---------- Data records ----------

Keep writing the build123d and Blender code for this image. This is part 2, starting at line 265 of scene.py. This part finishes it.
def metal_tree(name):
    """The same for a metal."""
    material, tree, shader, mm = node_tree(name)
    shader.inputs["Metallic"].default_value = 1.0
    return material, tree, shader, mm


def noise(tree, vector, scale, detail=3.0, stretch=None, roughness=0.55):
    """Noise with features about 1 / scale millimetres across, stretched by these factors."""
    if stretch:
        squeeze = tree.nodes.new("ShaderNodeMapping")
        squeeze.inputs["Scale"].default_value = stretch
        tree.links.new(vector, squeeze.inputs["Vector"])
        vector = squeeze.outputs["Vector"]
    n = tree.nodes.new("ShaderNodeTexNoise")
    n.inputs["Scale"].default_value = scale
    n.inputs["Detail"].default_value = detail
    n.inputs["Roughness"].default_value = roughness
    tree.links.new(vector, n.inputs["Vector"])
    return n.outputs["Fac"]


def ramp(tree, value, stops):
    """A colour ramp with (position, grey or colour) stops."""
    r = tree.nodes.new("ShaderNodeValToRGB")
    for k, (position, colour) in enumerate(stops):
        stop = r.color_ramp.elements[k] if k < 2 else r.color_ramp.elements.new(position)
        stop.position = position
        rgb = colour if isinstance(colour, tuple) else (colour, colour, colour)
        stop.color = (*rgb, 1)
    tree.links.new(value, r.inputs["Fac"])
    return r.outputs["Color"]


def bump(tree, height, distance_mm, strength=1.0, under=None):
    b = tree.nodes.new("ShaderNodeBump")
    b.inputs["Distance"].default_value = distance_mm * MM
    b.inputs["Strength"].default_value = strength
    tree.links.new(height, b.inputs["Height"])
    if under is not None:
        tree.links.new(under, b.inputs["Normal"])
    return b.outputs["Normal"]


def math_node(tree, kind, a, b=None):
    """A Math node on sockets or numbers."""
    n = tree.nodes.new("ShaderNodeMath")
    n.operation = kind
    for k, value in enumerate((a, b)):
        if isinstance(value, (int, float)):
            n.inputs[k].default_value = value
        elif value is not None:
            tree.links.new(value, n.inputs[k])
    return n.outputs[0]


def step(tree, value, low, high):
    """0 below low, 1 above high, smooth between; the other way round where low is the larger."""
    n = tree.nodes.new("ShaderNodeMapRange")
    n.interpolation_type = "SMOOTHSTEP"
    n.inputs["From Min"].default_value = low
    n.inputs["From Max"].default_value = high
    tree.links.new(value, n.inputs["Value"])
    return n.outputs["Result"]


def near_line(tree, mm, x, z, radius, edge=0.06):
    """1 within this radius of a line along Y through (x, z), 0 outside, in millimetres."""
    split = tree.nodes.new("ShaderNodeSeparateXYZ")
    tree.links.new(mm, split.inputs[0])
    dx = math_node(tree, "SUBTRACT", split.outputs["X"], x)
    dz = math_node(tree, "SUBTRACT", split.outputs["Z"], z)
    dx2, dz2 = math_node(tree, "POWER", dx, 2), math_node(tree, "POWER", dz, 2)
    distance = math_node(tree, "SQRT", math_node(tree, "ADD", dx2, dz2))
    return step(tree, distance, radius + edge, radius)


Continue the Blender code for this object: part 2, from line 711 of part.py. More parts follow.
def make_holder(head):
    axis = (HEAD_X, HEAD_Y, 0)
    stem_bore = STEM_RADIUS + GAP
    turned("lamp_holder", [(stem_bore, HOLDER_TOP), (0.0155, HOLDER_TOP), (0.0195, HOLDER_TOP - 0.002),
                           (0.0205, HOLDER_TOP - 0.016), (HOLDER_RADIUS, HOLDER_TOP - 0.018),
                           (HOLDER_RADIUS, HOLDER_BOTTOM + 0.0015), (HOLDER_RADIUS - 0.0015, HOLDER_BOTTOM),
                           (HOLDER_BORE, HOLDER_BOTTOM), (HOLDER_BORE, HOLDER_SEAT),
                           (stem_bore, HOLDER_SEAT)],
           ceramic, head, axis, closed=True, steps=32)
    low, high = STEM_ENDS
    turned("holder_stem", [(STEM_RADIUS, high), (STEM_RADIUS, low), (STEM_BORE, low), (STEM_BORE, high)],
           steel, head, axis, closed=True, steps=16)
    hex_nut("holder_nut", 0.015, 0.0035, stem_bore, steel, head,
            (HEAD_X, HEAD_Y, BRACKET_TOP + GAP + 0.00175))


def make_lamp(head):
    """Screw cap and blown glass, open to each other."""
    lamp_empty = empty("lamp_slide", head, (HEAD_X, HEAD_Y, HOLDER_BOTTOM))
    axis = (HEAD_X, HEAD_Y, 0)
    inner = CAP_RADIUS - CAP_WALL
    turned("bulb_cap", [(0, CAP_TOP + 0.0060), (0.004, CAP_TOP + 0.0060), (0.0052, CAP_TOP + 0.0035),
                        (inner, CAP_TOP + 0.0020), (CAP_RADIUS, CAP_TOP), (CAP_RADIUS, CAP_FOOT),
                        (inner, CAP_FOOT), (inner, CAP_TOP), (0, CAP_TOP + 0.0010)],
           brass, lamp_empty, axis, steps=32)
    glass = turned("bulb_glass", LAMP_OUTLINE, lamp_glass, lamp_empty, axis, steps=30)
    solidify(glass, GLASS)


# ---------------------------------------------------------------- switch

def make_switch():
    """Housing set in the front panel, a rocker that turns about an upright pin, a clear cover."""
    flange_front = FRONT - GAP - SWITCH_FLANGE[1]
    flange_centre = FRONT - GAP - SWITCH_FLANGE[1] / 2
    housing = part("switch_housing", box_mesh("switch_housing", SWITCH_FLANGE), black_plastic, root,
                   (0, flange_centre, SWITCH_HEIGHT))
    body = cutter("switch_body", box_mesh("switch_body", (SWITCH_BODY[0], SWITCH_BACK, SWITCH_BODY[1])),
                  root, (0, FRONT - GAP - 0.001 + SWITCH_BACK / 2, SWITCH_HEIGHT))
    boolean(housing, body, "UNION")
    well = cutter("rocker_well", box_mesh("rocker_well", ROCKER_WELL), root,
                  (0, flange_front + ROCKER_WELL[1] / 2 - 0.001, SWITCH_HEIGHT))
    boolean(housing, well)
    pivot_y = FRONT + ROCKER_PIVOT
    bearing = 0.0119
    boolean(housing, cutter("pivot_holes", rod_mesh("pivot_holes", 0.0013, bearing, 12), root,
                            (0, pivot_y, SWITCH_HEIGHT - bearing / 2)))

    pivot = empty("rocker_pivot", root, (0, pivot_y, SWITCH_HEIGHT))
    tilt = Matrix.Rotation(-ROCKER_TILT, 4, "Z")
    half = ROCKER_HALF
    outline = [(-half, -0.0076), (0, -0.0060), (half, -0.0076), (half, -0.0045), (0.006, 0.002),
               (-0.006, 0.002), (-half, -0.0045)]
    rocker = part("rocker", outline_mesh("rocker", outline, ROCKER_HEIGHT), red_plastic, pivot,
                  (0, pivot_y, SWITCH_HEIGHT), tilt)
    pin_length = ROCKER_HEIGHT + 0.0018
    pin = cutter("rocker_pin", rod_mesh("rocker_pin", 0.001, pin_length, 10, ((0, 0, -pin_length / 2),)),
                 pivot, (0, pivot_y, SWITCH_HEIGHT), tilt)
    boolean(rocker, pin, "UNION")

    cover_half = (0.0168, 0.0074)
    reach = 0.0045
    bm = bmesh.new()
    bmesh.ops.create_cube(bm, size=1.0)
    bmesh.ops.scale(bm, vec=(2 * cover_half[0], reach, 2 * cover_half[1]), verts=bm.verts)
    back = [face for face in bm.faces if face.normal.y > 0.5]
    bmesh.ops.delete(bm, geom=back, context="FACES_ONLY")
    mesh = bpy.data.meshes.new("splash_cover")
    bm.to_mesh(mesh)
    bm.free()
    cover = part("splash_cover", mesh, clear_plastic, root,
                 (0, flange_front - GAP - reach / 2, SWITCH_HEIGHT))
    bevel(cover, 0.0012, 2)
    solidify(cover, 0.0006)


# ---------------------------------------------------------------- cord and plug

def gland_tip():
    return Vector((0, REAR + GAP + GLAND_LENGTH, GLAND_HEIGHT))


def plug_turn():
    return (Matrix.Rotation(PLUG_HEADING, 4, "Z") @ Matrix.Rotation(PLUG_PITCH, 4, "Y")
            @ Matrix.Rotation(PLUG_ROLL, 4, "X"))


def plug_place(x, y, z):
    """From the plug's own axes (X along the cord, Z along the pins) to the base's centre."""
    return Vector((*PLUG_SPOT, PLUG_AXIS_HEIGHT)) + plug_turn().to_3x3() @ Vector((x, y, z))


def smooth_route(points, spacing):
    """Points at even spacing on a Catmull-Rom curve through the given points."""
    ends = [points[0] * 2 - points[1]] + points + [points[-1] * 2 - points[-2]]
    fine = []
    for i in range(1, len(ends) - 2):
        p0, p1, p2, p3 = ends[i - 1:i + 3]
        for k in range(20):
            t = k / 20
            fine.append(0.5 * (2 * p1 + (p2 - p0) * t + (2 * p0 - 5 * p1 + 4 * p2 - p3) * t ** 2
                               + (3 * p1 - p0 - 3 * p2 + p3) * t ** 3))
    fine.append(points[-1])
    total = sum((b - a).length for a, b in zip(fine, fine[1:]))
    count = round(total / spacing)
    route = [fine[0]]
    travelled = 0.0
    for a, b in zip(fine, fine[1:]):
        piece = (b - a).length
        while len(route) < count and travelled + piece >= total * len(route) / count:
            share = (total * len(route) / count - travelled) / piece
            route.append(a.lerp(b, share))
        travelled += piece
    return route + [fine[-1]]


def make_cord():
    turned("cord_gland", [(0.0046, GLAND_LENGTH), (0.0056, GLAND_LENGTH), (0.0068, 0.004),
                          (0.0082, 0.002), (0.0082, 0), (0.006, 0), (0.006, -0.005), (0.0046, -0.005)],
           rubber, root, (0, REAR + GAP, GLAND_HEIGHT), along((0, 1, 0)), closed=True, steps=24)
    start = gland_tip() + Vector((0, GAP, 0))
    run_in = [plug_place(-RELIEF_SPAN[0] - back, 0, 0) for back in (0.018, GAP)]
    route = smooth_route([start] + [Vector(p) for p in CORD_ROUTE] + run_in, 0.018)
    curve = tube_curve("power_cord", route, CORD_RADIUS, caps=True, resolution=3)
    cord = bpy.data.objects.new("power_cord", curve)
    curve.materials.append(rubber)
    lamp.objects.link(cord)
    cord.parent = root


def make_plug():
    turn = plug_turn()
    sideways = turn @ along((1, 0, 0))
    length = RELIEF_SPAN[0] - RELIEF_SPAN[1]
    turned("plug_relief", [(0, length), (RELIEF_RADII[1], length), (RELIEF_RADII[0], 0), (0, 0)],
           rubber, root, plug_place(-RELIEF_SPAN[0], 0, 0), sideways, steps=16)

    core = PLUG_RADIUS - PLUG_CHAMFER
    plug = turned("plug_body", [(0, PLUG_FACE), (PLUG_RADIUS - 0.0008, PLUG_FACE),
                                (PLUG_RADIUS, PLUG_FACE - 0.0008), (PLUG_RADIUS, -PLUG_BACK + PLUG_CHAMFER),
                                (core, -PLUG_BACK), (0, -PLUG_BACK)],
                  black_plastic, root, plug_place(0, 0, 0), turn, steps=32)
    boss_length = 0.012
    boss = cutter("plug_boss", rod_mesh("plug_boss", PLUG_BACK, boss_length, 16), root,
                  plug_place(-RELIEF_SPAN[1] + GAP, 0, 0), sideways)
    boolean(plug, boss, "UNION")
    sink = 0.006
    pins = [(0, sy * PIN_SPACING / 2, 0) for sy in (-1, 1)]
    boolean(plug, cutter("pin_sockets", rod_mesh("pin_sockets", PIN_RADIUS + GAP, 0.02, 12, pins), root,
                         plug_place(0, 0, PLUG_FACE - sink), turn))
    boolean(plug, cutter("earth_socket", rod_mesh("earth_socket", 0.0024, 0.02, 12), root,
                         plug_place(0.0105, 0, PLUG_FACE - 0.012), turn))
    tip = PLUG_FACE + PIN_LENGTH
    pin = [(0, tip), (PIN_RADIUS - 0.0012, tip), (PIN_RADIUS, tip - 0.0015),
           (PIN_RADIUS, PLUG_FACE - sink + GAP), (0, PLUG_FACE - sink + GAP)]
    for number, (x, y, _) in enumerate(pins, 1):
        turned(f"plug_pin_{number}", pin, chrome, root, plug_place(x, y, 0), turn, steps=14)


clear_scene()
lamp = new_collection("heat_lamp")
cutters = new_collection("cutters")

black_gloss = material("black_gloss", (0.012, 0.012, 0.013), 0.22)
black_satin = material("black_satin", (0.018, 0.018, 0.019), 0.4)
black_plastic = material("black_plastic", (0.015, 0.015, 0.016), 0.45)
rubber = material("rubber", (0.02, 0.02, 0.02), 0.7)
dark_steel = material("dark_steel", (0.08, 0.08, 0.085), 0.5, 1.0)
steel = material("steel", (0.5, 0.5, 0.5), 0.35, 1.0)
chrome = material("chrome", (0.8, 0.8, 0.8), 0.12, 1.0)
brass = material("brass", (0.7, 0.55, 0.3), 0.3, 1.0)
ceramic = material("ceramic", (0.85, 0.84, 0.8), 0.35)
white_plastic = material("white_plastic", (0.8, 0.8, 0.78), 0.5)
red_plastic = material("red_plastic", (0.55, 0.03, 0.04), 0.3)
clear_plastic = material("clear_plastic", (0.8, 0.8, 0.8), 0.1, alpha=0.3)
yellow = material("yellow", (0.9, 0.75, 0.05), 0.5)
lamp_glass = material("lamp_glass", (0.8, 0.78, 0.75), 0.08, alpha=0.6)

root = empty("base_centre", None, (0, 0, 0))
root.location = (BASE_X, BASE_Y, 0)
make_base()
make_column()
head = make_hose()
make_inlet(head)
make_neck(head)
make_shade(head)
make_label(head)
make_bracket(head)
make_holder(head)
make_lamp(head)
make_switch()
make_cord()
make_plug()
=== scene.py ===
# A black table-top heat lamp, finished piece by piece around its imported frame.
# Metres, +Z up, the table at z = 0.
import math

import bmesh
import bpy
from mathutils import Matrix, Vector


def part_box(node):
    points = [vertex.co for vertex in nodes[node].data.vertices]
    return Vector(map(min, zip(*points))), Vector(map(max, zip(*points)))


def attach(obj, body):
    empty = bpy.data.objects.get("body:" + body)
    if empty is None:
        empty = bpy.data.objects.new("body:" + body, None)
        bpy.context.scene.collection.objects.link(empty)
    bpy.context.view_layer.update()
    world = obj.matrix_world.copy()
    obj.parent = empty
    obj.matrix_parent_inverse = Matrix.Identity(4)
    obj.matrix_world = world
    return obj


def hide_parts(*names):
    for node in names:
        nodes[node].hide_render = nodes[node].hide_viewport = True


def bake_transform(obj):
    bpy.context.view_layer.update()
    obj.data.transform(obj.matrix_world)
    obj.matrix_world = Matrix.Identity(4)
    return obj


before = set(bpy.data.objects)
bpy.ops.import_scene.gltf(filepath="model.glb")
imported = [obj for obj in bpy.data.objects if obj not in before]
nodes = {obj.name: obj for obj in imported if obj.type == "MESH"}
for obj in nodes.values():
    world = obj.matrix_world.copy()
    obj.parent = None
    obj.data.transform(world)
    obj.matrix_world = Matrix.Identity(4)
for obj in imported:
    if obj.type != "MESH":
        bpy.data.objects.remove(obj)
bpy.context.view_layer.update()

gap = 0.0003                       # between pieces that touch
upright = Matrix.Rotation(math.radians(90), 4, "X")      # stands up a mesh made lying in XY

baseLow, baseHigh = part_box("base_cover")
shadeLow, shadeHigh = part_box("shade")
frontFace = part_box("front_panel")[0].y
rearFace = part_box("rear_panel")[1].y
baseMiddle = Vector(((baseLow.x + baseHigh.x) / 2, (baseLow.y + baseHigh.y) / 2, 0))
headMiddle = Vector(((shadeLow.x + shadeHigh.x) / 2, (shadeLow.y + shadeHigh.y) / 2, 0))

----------

▸ What is expected
Begin at the line containing "None, (0, 0, 0))", end at the line containing "lying in XY", and reproduce every line in that range exactly, both ends included.

▸ Exercise result
root = empty("base_centre", None, (0, 0, 0))
root.location = (BASE_X, BASE_Y, 0)
make_base()
make_column()
head = make_hose()
make_inlet(head)
make_neck(head)
make_shade(head)
make_label(head)
make_bracket(head)
make_holder(head)
make_lamp(head)
make_switch()
make_cord()
make_plug()
=== scene.py ===
# A black table-top heat lamp, finished piece by piece around its imported frame.
# Metres, +Z up, the table at z = 0.
import math

import bmesh
import bpy
from mathutils import Matrix, Vector


def part_box(node):
    points = [vertex.co for vertex in nodes[node].data.vertices]
    return Vector(map(min, zip(*points))), Vector(map(max, zip(*points)))


def attach(obj, body):
    empty = bpy.data.objects.get("body:" + body)
    if empty is None:
        empty = bpy.data.objects.new("body:" + body, None)
        bpy.context.scene.collection.objects.link(empty)
    bpy.context.view_layer.update()
    world = obj.matrix_world.copy()
    obj.parent = empty
    obj.matrix_parent_inverse = Matrix.Identity(4)
    obj.matrix_world = world
    return obj


def hide_parts(*names):
    for node in names:
        nodes[node].hide_render = nodes[node].hide_viewport = True


def bake_transform(obj):
    bpy.context.view_layer.update()
    obj.data.transform(obj.matrix_world)
    obj.matrix_world = Matrix.Identity(4)
    return obj


before = set(bpy.data.objects)
bpy.ops.import_scene.gltf(filepath="model.glb")
imported = [obj for obj in bpy.data.objects if obj not in before]
nodes = {obj.name: obj for obj in imported if obj.type == "MESH"}
for obj in nodes.values():
    world = obj.matrix_world.copy()
    obj.parent = None
    obj.data.transform(world)
    obj.matrix_world = Matrix.Identity(4)
for obj in imported:
    if obj.type != "MESH":
        bpy.data.objects.remove(obj)
bpy.context.view_layer.update()

gap = 0.0003                       # between pieces that touch
upright = Matrix.Rotation(math.radians(90), 4, "X")      # stands up a mesh made lying in XY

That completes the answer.